__TASK TO COMPLETE__.
Output the data that follows exactly, line for line.

__DATA__.

============

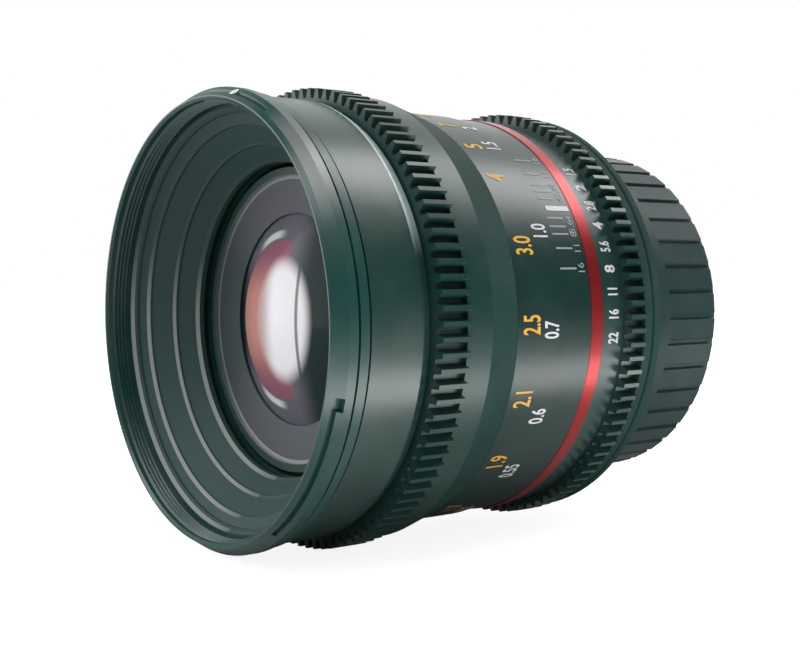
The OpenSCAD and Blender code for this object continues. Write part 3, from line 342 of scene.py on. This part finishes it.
def frontGlass(name):
    v = frontGlassFinish
    f = finishNamed(name)
    place = f.place()
    _, y, z, _, _ = f.around(place)
    film = f.noise(place, *v["film"])
    across, high = y / mm, z / mm

    steep = f.ramp(f.math("ABSOLUTE", high), *v["coolFrom"])
    rim = f.blend(steep * f.ramp(across, *v["rimPales"]), v["rimSide"], v["rimTop"])
    fromDisc = ((across - v["discAt"]) ** 2 + high ** 2) ** 0.5
    inDisc = f.ramp(fromDisc, v["disc"] + v["discFades"], v["disc"] - v["discFades"]) \
        * f.ramp(across, *v["fringeFrom"])
    colour = f.blend(inDisc, rim, f.blend(steep, v["warm"], v["cool"]))

    fromPane = ((across - v["paneAt"]) / v["paneAcross"]) ** 2 + (high / v["paneHigh"]) ** 2
    seam = f.band(across, *v["seam"], v["seamFades"])
    paintedPane = f.ramp(fromPane, *v["paneFades"]) * (1 - seam * v["seamDarkness"])
    colour = f.blend(paintedPane, colour, f.blend(f.ramp(across, *v["paneDulls"]), v["pane"], v["paneSide"]))

    inner, outer = [v["disc"] + out for out in v["glintOut"]]
    paintedGlint = f.band(fromDisc, inner, outer, v["glintFades"]) \
        * f.band(across, *v["glintAcross"], v["glintFadesAcross"]) \
        * (1 - f.ramp(high, *v["glintUpper"]) * v["glintUpperLoss"])
    colour = f.blend(paintedGlint, colour, v["paintedGlint"])

    # the coating layer carries the painted reflection, and the glass shows through it a little
    coating = f.shader(Base_Color=colour, Roughness=v["coatingRoughness"] + film * v["coatingVaries"],
                       Specular_IOR_Level=v["coatingLevel"])
    glass = f.shader(Base_Color=colour, Roughness=v["glassRoughness"] + film * v["glassVaries"],
                     Transmission_Weight=1.0, IOR=v["bending"], Specular_IOR_Level=v["glassLevel"])
    f.end(f.mixed(v["cover"] + (film - 0.5) * v["coverVaries"], glass, coating))
    return f.owner


# The glasses behind it, with a faint violet coating
innerGlassFinish = {
    "colour": (0.72, 0.62, 0.80), "rim": (0.62, 0.48, 0.70), "rimFrom": (10, 20), "film": (45, 2),
    "coating": 0.03, "coatingVaries": 0.03, "roughness": 0.02, "rimRoughness": 0.02, "bending": 1.5,
}


def innerGlass(name):
    v = innerGlassFinish
    f = finishNamed(name)
    place = f.place()
    _, _, _, radius, _ = f.around(place)
    edge = f.ramp(radius, *[r * mm for r in v["rimFrom"]])
    film = f.noise(place, *v["film"])
    f.surface(Base_Color=f.blend(edge, v["colour"], v["rim"]),
              Metallic=v["coating"] + film * v["coatingVaries"],
              Roughness=v["roughness"] + edge * v["rimRoughness"], Transmission_Weight=1.0, IOR=v["bending"])
    return f.owner


# The ring round the front glass: a painted highlight spreads along its turning marks in a fan above and below
# the glass, brighter above and away from the camera. A painted highlight line runs before its dark shoulder.
retainerFinish = {
    "side": (0.013, 0.029, 0.032), "fanHighlight": (0.070, 0.072, 0.092), "line": (0.24, 0.25, 0.25),
    "shoulder": (0.012, 0.040, 0.035), "lineFrom": 25.7, "lineTo": 26.3, "lineFades": 0.1,
    "lineFaintest": 0.4, "lineFan": 0.4, "fanFrom": (0.35, 0.95), "fanFaintest": 0.55, "fanStreaks": 0.6,
    "upper": (-5, 5), "upperGain": 0.35, "lowerPart": 0.65, "away": (-12, -4), "awayGain": 0.7, "nearPart": 0.3,
    "ringsPerMetre": 1500, "ringsRound": 0.8, "ringHeight": 0.03, "roughness": 0.42, "ringRoughness": 0.1,
    "level": 0.35,
}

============

__THE SOLUTION__.
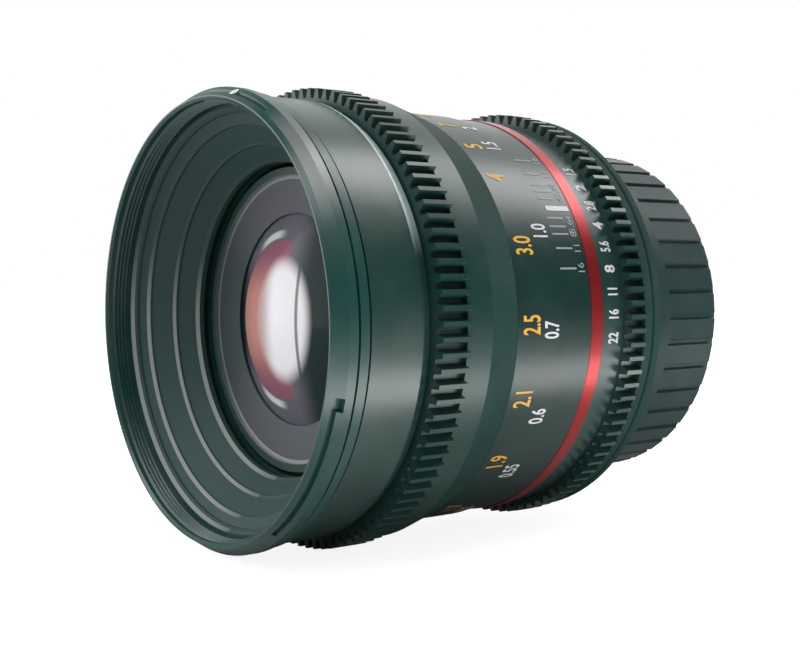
The OpenSCAD and Blender code for this object continues. Write part 3, from line 342 of scene.py on. This part finishes it.
def frontGlass(name):
    v = frontGlassFinish
    f = finishNamed(name)
    place = f.place()
    _, y, z, _, _ = f.around(place)
    film = f.noise(place, *v["film"])
    across, high = y / mm, z / mm

    steep = f.ramp(f.math("ABSOLUTE", high), *v["coolFrom"])
    rim = f.blend(steep * f.ramp(across, *v["rimPales"]), v["rimSide"], v["rimTop"])
    fromDisc = ((across - v["discAt"]) ** 2 + high ** 2) ** 0.5
    inDisc = f.ramp(fromDisc, v["disc"] + v["discFades"], v["disc"] - v["discFades"]) \
        * f.ramp(across, *v["fringeFrom"])
    colour = f.blend(inDisc, rim, f.blend(steep, v["warm"], v["cool"]))

    fromPane = ((across - v["paneAt"]) / v["paneAcross"]) ** 2 + (high / v["paneHigh"]) ** 2
    seam = f.band(across, *v["seam"], v["seamFades"])
    paintedPane = f.ramp(fromPane, *v["paneFades"]) * (1 - seam * v["seamDarkness"])
    colour = f.blend(paintedPane, colour, f.blend(f.ramp(across, *v["paneDulls"]), v["pane"], v["paneSide"]))

    inner, outer = [v["disc"] + out for out in v["glintOut"]]
    paintedGlint = f.band(fromDisc, inner, outer, v["glintFades"]) \
        * f.band(across, *v["glintAcross"], v["glintFadesAcross"]) \
        * (1 - f.ramp(high, *v["glintUpper"]) * v["glintUpperLoss"])
    colour = f.blend(paintedGlint, colour, v["paintedGlint"])

    # the coating layer carries the painted reflection, and the glass shows through it a little
    coating = f.shader(Base_Color=colour, Roughness=v["coatingRoughness"] + film * v["coatingVaries"],
                       Specular_IOR_Level=v["coatingLevel"])
    glass = f.shader(Base_Color=colour, Roughness=v["glassRoughness"] + film * v["glassVaries"],
                     Transmission_Weight=1.0, IOR=v["bending"], Specular_IOR_Level=v["glassLevel"])
    f.end(f.mixed(v["cover"] + (film - 0.5) * v["coverVaries"], glass, coating))
    return f.owner


# The glasses behind it, with a faint violet coating
innerGlassFinish = {
    "colour": (0.72, 0.62, 0.80), "rim": (0.62, 0.48, 0.70), "rimFrom": (10, 20), "film": (45, 2),
    "coating": 0.03, "coatingVaries": 0.03, "roughness": 0.02, "rimRoughness": 0.02, "bending": 1.5,
}


def innerGlass(name):
    v = innerGlassFinish
    f = finishNamed(name)
    place = f.place()
    _, _, _, radius, _ = f.around(place)
    edge = f.ramp(radius, *[r * mm for r in v["rimFrom"]])
    film = f.noise(place, *v["film"])
    f.surface(Base_Color=f.blend(edge, v["colour"], v["rim"]),
              Metallic=v["coating"] + film * v["coatingVaries"],
              Roughness=v["roughness"] + edge * v["rimRoughness"], Transmission_Weight=1.0, IOR=v["bending"])
    return f.owner


# The ring round the front glass: a painted highlight spreads along its turning marks in a fan above and below
# the glass, brighter above and away from the camera. A painted highlight line runs before its dark shoulder.
retainerFinish = {
    "side": (0.013, 0.029, 0.032), "fanHighlight": (0.070, 0.072, 0.092), "line": (0.24, 0.25, 0.25),
    "shoulder": (0.012, 0.040, 0.035), "lineFrom": 25.7, "lineTo": 26.3, "lineFades": 0.1,
    "lineFaintest": 0.4, "lineFan": 0.4, "fanFrom": (0.35, 0.95), "fanFaintest": 0.55, "fanStreaks": 0.6,
    "upper": (-5, 5), "upperGain": 0.35, "lowerPart": 0.65, "away": (-12, -4), "awayGain": 0.7, "nearPart": 0.3,
    "ringsPerMetre": 1500, "ringsRound": 0.8, "ringHeight": 0.03, "roughness": 0.42, "ringRoughness": 0.1,
    "level": 0.35,
}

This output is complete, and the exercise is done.